# Given instruction:
Please restate, exactly as written, the lines running from the beginning of the material through the line that has "tall[part], look, tone_at)" in it.

# Provided material:
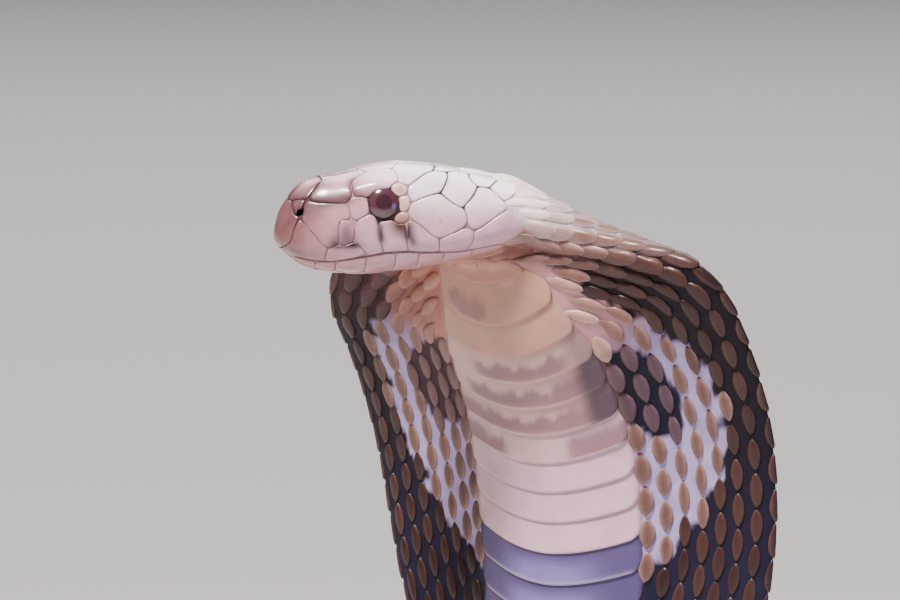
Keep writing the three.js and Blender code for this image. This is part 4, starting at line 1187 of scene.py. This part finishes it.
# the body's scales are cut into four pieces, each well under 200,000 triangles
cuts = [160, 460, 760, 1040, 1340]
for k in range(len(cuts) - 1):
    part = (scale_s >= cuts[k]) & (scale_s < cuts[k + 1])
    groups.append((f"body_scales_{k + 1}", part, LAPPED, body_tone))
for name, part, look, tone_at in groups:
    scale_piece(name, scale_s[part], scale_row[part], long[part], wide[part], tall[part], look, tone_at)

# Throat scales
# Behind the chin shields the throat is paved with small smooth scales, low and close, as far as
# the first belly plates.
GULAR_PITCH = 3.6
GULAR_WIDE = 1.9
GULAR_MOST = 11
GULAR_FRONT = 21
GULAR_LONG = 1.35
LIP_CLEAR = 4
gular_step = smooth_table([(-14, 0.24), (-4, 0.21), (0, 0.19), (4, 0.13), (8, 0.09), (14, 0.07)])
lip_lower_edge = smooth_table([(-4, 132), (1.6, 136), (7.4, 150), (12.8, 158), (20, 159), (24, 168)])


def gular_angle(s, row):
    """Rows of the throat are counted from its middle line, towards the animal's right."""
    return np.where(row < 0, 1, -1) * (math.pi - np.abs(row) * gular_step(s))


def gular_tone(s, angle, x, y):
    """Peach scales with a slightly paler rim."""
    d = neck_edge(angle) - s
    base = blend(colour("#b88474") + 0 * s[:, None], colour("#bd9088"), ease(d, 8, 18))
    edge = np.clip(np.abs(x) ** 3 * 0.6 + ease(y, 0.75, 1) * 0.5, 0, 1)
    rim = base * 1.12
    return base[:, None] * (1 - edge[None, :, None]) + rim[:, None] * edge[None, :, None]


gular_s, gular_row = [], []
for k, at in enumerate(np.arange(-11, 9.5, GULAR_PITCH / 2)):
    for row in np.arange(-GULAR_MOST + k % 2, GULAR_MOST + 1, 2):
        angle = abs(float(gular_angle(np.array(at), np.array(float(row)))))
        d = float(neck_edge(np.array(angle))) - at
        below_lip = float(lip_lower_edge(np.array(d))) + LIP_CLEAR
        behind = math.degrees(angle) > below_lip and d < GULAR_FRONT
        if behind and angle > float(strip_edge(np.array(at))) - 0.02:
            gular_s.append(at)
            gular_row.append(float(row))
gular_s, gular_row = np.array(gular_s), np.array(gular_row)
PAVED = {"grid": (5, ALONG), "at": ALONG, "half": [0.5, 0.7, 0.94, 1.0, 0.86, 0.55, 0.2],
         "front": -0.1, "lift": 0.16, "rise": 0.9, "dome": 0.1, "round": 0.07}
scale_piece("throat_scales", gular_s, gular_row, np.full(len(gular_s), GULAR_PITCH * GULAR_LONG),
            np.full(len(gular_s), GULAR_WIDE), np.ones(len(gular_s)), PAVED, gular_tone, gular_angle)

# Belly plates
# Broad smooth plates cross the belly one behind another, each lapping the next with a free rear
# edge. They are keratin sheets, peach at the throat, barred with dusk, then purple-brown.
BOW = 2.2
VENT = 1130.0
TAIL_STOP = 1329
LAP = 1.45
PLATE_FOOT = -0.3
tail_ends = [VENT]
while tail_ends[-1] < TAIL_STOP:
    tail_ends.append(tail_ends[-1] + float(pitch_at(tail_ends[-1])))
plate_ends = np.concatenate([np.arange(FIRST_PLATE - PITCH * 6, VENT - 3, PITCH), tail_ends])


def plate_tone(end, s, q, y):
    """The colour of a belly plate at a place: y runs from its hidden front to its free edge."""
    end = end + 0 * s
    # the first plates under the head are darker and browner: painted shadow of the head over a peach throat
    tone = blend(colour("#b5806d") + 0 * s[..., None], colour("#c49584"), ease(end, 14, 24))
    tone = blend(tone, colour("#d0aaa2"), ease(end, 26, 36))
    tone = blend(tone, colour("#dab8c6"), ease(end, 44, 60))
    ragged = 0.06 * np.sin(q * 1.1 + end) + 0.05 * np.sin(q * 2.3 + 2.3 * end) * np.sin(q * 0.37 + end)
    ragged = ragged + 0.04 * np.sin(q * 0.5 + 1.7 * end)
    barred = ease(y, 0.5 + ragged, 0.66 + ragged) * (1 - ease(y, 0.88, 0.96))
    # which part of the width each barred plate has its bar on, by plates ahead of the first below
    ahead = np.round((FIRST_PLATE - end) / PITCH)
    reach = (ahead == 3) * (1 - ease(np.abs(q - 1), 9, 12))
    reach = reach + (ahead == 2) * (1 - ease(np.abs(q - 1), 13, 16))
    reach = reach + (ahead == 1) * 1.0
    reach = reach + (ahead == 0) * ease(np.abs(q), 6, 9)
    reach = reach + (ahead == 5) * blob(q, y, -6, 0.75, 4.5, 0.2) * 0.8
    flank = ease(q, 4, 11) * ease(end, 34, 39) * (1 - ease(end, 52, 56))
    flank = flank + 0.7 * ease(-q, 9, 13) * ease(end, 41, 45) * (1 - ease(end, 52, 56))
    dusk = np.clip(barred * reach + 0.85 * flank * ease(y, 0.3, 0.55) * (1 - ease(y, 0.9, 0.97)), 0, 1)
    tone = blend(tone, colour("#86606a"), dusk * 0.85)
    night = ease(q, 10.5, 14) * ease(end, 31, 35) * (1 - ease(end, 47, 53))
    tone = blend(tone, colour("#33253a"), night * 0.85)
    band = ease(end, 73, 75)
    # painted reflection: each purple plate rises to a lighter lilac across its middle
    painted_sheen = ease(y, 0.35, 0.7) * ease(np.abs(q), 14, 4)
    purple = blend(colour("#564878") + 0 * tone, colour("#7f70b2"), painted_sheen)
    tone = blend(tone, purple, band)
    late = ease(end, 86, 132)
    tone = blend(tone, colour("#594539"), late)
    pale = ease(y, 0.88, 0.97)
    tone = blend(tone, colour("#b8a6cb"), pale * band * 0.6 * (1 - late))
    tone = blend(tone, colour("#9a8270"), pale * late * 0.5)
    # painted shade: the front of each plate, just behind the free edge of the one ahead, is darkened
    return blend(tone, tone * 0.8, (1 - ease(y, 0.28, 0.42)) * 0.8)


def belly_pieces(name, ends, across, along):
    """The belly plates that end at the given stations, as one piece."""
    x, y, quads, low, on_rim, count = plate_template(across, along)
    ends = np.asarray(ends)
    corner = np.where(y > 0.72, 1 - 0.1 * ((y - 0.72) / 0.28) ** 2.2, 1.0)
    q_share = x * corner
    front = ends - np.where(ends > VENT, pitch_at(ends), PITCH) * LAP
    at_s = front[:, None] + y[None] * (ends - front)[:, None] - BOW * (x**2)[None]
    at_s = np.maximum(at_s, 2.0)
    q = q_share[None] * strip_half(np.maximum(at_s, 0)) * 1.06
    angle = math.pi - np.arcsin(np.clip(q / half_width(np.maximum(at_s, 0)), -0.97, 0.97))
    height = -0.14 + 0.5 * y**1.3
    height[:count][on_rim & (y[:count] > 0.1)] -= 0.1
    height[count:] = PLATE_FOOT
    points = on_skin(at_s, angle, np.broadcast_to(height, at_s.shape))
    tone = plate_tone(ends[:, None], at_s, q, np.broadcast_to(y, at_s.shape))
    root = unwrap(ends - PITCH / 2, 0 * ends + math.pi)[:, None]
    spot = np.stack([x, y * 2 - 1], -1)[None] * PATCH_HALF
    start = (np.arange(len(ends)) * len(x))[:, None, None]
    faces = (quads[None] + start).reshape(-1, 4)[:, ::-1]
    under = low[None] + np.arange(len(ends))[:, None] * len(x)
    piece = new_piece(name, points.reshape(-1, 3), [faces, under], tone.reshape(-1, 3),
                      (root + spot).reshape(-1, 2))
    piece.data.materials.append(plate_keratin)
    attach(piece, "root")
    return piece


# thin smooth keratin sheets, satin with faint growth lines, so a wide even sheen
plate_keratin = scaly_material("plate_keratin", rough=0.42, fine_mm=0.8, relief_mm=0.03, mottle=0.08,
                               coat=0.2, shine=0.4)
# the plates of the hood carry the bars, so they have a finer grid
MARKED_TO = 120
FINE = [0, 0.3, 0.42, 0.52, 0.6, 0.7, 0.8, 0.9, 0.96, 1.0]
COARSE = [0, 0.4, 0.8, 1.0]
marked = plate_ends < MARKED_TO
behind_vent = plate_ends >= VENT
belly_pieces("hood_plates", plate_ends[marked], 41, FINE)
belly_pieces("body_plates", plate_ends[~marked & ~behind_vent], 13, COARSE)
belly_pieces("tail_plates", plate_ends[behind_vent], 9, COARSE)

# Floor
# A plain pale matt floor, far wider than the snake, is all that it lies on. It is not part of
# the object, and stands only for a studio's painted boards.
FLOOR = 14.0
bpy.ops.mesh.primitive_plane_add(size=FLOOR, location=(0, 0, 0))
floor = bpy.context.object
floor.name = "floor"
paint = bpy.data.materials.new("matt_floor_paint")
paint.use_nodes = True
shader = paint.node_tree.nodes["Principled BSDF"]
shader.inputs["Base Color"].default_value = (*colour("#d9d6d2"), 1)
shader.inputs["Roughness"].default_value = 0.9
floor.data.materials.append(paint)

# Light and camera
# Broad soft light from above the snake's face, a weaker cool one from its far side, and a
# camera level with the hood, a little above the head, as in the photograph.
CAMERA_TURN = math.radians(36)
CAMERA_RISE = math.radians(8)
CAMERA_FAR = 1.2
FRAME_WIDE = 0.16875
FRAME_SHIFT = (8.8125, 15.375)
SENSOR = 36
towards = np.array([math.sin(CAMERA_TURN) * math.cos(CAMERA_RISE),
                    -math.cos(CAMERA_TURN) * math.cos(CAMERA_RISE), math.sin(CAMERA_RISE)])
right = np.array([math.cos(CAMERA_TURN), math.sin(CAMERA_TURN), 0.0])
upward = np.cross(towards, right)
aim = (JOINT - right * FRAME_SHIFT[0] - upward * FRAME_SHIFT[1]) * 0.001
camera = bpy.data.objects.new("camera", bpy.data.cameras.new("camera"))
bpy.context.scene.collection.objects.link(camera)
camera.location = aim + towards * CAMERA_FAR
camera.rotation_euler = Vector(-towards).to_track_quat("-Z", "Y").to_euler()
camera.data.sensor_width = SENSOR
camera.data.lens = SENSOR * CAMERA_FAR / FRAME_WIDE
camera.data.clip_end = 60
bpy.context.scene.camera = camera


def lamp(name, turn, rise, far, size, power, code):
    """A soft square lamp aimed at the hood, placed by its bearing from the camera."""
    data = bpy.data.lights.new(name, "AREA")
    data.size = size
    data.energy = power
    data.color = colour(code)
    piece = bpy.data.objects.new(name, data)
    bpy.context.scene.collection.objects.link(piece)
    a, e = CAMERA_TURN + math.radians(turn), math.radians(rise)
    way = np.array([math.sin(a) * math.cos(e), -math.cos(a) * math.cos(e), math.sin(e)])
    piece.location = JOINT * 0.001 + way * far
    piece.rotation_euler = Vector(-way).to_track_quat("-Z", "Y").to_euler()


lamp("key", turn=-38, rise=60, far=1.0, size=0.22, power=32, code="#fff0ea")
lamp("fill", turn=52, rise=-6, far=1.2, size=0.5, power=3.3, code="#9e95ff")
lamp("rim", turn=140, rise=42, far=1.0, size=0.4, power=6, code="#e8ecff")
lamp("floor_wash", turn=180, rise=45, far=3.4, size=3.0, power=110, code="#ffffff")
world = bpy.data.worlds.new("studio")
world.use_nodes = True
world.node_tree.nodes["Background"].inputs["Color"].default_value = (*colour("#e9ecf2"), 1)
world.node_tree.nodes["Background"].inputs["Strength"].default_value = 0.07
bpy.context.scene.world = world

# The solution:
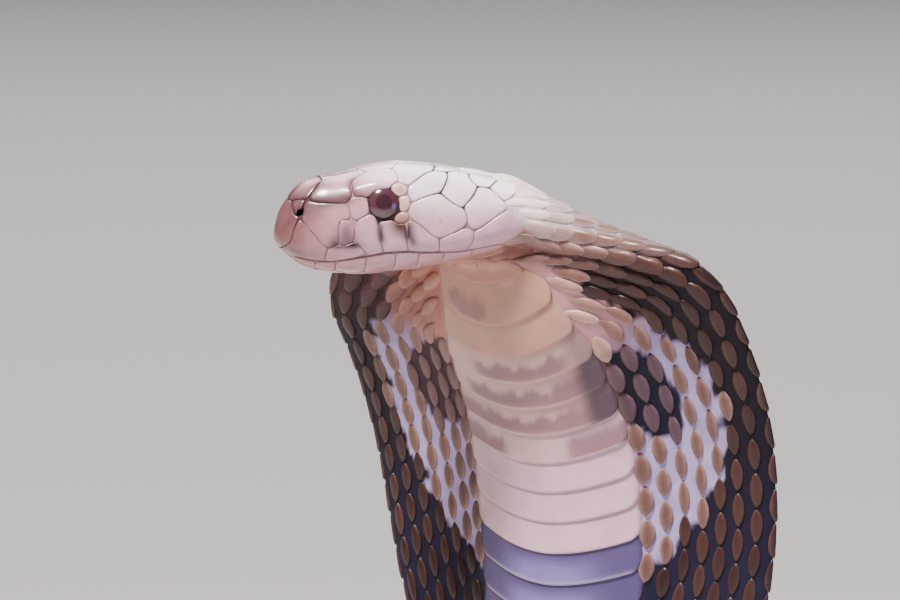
Keep writing the three.js and Blender code for this image. This is part 4, starting at line 1187 of scene.py. This part finishes it.
# the body's scales are cut into four pieces, each well under 200,000 triangles
cuts = [160, 460, 760, 1040, 1340]
for k in range(len(cuts) - 1):
    part = (scale_s >= cuts[k]) & (scale_s < cuts[k + 1])
    groups.append((f"body_scales_{k + 1}", part, LAPPED, body_tone))
for name, part, look, tone_at in groups:
    scale_piece(name, scale_s[part], scale_row[part], long[part], wide[part], tall[part], look, tone_at)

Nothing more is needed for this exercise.